How MANTA Can Help with Data Lineage
Given the high volume of data your organization collects, it should be easy to take informed action and make decisions. But today’s data systems are so complex and chaotic that even asking a simple question is complicated unless you have the right tools to help you paint a complete, comprehensive picture of your data landscape, tame the data chaos, and turn it all into valuable insights.
MANTA creates complete end-to-end data lineage to provide organizations with full understanding, observability, and control of their data pipelines; give them a clear line of vision to avoid any blind spots; and work as a cornerstone in their active metadata initiatives.
- CTOs and CIOs of data-driven companies are facing one major challenge: the skyrocketing complexity of their data stack (data pipelines). Combined with a shortage of engineering talent, it limits their ability to cope with the fast pace of changes, negatively impacts innovation initiatives, increases the risk of data incidents, and causes reputation issues and non-compliance with regulatory requirements.
- Successful organizations are adopting augmented data management to deal with the complexity, maintain the ability to innovate and iterate quickly, and stay efficient thanks to higher levels of automation across all data management and data processing practices. Active metadata and data lineage are key cornerstones of any such effort.

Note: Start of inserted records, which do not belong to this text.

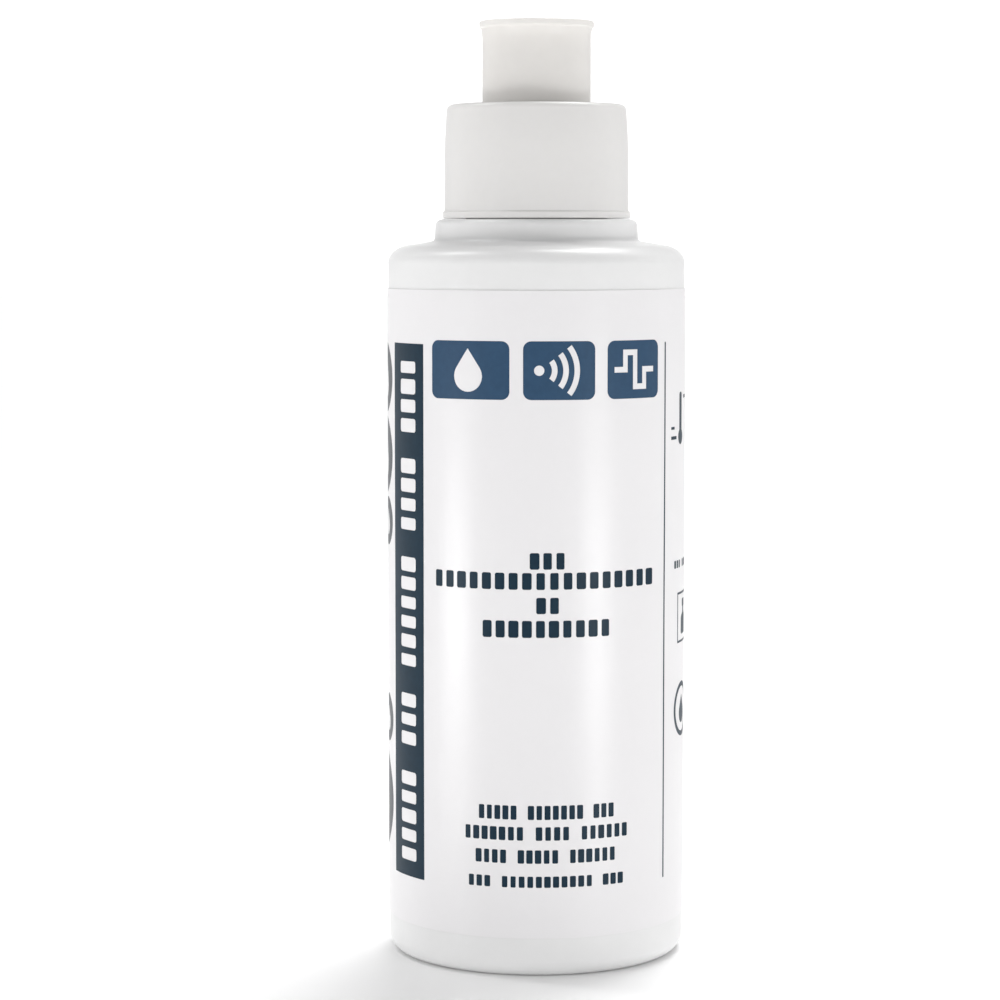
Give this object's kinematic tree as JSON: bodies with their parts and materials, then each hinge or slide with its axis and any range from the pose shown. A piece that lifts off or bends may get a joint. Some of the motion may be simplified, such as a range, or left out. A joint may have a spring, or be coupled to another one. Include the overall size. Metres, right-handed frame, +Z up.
{
  "type": "gel bottle",
  "caption": "Cylindrical squeeze bottle of contact gel for ultrasound and electrostimulation, with a screw cap and a push-pull dispensing spout.",
  "frame": {"origin": "centre of the base, on the plane that the bottle stands on", "axes": "+Z up along the bottle's axis, towards the spout; -Y out of the label's front; +X to the right seen from the front"},
  "size_m": [0.054, 0.054, 0.169],
  "materials": {
    "bottle_hdpe": "translucent white blow-moulded polyethylene, soft gloss",
    "label_film": "white printed film, satin, navy print",
    "label_ink": "dark navy print on the film, satin",
    "label_grey": "dark grey print on the film, satin",
    "gel": "clear water-based gel, glossy",
    "liner_foam": "white closed-cell foam, matt",
    "cap_pp": "white moulded polypropylene, smooth",
    "spout_pp": "natural-white moulded polyethylene, smooth"
  },
  "bodies": {
    "bottle": {"bottle": "bottle_hdpe", "wrap_label": "label_film", "gel_fill": "gel"},
    "liner": {"cap_liner": "liner_foam"},
    "cap": {"screw_cap": "cap_pp"},
    "spout": {"pull_spout": "spout_pp"}
  },
  "joints": [
    {"name": "cap_lift", "type": "slide", "parent": "bottle", "child": "liner", "axis": [0, 0, 1], "range_m": [0, 0.00635]},
    {"name": "cap_unscrew", "type": "hinge", "parent": "liner", "child": "cap", "pos_m": [0, 0, 0.1425], "axis": [0, 0, 1], "range_deg": [0, 540]},
    {"name": "spout_pull", "type": "slide", "parent": "cap", "child": "spout", "axis": [0, 0, 1], "range_m": [0, 0.006]}
  ],
  "couplings": [
    {"joint": "cap_lift", "follows": "cap_unscrew", "m_per_rad": 0.0006737}
  ]
}
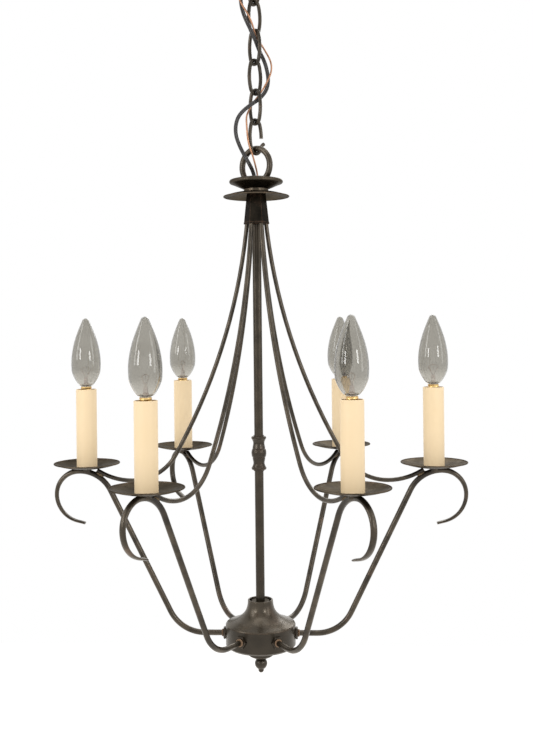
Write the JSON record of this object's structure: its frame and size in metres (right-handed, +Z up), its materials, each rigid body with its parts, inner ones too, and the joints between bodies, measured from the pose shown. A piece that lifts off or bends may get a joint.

- Data lineage started as a simple way to describe the data journey, but now it has evolved and become the main tool for organizations to map, understand, and gain insights into their data pipelines.
- There are multiple very different views of data lineage and several linked approaches to its discovery, each with its advantages and disadvantages.
- Traditional static metadata is only one piece of the puzzle here. Dynamic metadata can and should be used not only to control data behavior but, primarily, to better understand and manage the heterogeneous and increasingly complex data pipelines in today’s enterprises.